Granted, this conclusion rests on the assumption that productivity continues to stagnate. Companies would avoid the profit squeeze if they can raise productivity - which would entail sacking workers and increasing the work intensity of their remaining staff. But as they haven't done this for a long time, one must doubt whether they'll start doing so soon.

Now, you might, reasonably, be wary of any futurological inference from an econometric relationship. But we have two other facts that caution us to expect some squeeze on profits.

One is that low-paid workers will benefit from this week's rise in minimum wages. Over-25s will see their minimum wage rise from £6.70 to £7.20 per hour, a rise of 7.5 per cent. And 21-25-year-olds will see it rise to £6.95, a gain of 3.7 per cent. Unless employers can recoup these higher costs by cutting the pay of higher-paid workers or raising productivity, profits will be squeezed.

Secondly, consumer borrowing has risen recently: national accounts data show that households net borrowing hit an eight-year high in the second quarter. Insofar as households are rational and forward-looking - and on average they might be - this might have happened because they anticipate higher future real incomes.
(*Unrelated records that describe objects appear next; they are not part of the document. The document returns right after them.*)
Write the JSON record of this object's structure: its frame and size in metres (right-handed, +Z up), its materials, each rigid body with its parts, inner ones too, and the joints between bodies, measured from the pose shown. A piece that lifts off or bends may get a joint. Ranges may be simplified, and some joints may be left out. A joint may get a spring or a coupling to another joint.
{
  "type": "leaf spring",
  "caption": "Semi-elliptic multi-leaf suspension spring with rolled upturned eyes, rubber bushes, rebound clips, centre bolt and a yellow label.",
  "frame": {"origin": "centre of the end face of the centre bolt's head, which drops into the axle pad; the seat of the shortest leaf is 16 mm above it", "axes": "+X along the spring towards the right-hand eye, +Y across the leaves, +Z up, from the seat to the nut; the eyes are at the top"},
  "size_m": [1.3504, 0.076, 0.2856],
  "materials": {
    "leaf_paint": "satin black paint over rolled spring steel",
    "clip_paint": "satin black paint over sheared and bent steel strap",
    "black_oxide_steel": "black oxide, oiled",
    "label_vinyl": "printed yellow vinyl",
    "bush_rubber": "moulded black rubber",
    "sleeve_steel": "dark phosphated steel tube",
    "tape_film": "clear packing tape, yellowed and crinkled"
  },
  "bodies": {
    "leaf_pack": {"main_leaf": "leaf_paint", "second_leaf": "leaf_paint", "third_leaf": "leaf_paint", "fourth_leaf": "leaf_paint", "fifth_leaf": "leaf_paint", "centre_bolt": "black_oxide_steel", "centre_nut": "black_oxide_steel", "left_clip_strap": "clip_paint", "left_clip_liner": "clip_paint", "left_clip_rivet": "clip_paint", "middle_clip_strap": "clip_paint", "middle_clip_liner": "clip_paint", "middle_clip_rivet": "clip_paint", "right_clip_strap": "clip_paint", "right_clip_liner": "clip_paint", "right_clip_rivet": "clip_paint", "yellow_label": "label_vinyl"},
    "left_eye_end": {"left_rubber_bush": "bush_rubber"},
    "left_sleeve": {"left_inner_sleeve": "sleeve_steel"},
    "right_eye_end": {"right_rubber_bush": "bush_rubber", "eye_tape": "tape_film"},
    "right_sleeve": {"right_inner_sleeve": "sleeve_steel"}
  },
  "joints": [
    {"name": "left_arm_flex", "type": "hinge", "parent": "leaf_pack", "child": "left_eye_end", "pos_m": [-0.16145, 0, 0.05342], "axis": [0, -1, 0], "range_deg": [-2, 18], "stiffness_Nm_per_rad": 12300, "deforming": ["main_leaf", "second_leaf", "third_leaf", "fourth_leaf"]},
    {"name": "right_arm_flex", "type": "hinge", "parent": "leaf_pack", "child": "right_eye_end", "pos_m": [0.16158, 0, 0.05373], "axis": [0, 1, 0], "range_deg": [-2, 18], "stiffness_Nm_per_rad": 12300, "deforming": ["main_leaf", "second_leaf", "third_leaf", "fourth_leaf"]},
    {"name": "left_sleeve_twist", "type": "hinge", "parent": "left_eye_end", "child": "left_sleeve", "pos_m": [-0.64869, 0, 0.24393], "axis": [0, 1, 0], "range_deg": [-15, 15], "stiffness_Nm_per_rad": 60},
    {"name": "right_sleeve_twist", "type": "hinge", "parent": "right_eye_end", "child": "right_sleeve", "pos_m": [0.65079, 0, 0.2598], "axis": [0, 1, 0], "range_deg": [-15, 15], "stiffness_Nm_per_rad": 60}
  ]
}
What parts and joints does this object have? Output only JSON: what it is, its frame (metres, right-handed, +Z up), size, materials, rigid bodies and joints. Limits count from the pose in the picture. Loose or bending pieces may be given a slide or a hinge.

Now, I'm not saying here that the profit squeeze will be especially severe, nor that it will be long lasting; in the long run, weak productivity growth means weak real wage growth too. And much of the squeeze will be suffered by private unquoted companies and not just quoted ones. Nevertheless, the point is that equity investors must not ignore distribution risk, the danger of a shift in incomes from profits to wages.